Una questione controversa, in questo caso riguarda la possibilità della Sindaca di derogare alla parità di genere, specialmente quando non riesce a individuare un ulteriore componente maschile all’interno della maggioranza consiliare. Nonostante lo Statuto preveda la nomina di assessori esterni al Consiglio comunale, la Sindaca ha scelto di non avvalersene, complicando il raggiungimento dell’equilibrio di genere.

Secondo il comma 137 dell’art.1 della legge n.56/14, nei comuni con popolazione superiore a 3000 abitanti nessuno dei due sessi può essere rappresentato in misura inferiore al 40%, con arrotondamento aritmetico. Tuttavia, per i comuni più piccoli, la legge prevede che gli Statuti locali stabiliscano norme per garantire condizioni di pari opportunità tra uomo e donna nelle giunte e negli organi collegiali non elettivi.

Il Consiglio di Stato e la giurisprudenza amministrativa hanno chiarito che l’impossibilità di rispettare il principio di parità di genere deve essere dimostrata in modo adeguato. È essenziale condurre un’istruttoria preliminare per verificare la disponibilità di personalità idonee di entrambi i sessi e motivare in modo dettagliato eventuali eccezioni alla normativa vigente.

Il parere del DAIT del 9 giugno 2023: le disposizioni non sono solo precettive, ma sono vincolanti

Il parere del Dipartimento per gli Affari Interni e Territoriali (DAIT) del 9 giugno 2023 riguarda la questione della parità di genere nelle giunte dei comuni con una popolazione inferiore a 3.000 abitanti. Questo parere chiarisce che le disposizioni sulla parità di genere non hanno solo un valore programmatico, ma hanno carattere precettivo, ovvero sono vincolanti e devono essere rispettate.

Nello specifico, il parere sottolinea che la nomina degli assessori, rispettando il principio di parità di genere, non può essere elusa anche nei comuni più piccoli. Se un comune non riesce a garantire la presenza di entrambi i sessi nella giunta comunale, deve essere in grado di dimostrare adeguatamente le ragioni di questa impossibilità. Ciò implica che il sindaco deve condurre un’istruttoria preliminare accurata per verificare la disponibilità di persone di entrambi i sessi all’interno del bacino territoriale o della società civile, e motivare in modo chiaro e dettagliato le eventuali deroghe alla normativa sulla parità di genere.

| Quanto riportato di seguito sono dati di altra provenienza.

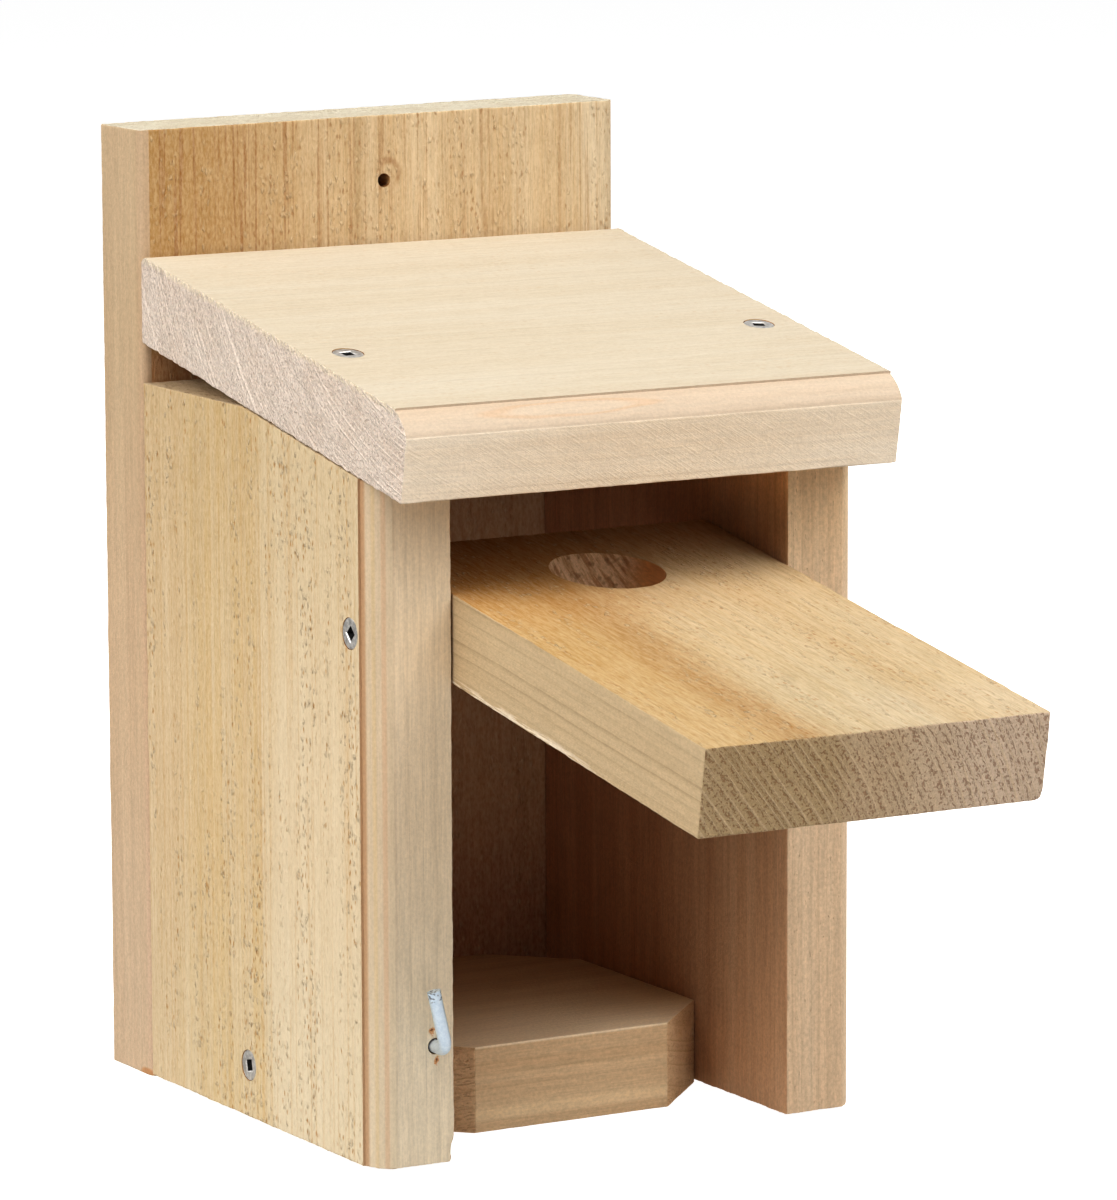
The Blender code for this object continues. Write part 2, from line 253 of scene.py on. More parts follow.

Questo parere si basa sul principio costituzionale di promozione delle pari opportunità tra uomini e donne, sottolineando l’importanza di applicare questo principio anche a livello locale. Inoltre, fa riferimento a precedenti pronunce della giurisprudenza amministrativa che hanno chiarito l’obbligo di condurre una istruttoria adeguata per assicurare la rappresentanza equilibrata dei generi nelle giunte comunali.

La sentenza numero 62/2022 della Corte Costituzionale

Infine la sentenza numero 62/2022 della Corte Costituzionale riguarda il principio di uguaglianza sostanziale tra uomini e donne, specificamente con riferimento alla normativa nazionale elettorale applicabile ai comuni, in particolare quelli con una popolazione inferiore a 5.000 abitanti.

La Corte Costituzionale ha dichiarato l’illegittimità di alcune disposizioni normative che non prevedevano sanzioni per le liste elettorali che non rispettavano la rappresentanza equilibrata di entrambi i sessi nei comuni con meno di 5.000 abitanti. Questa decisione ha sottolineato che la presenza di candidati di entrambi i sessi nelle liste elettorali costituisce una garanzia minima delle pari opportunità di accesso alle cariche elettive, anche a livello locale.

Nella sentenza, la Corte ha riconosciuto la dignità costituzionale del principio di promozione delle pari opportunità tra uomini e donne, sottolineando che l’obbligo di garantire una rappresentanza equilibrata dei generi nei comuni di piccole dimensioni non può essere ignorato. Inoltre, ha indicato che la normativa elettorale deve prevedere sanzioni o rimedi per le liste elettorali che non rispettano le quote minime di genere, al fine di assicurare l’effettiva applicazione di questo principio anche nei contesti locali più piccoli.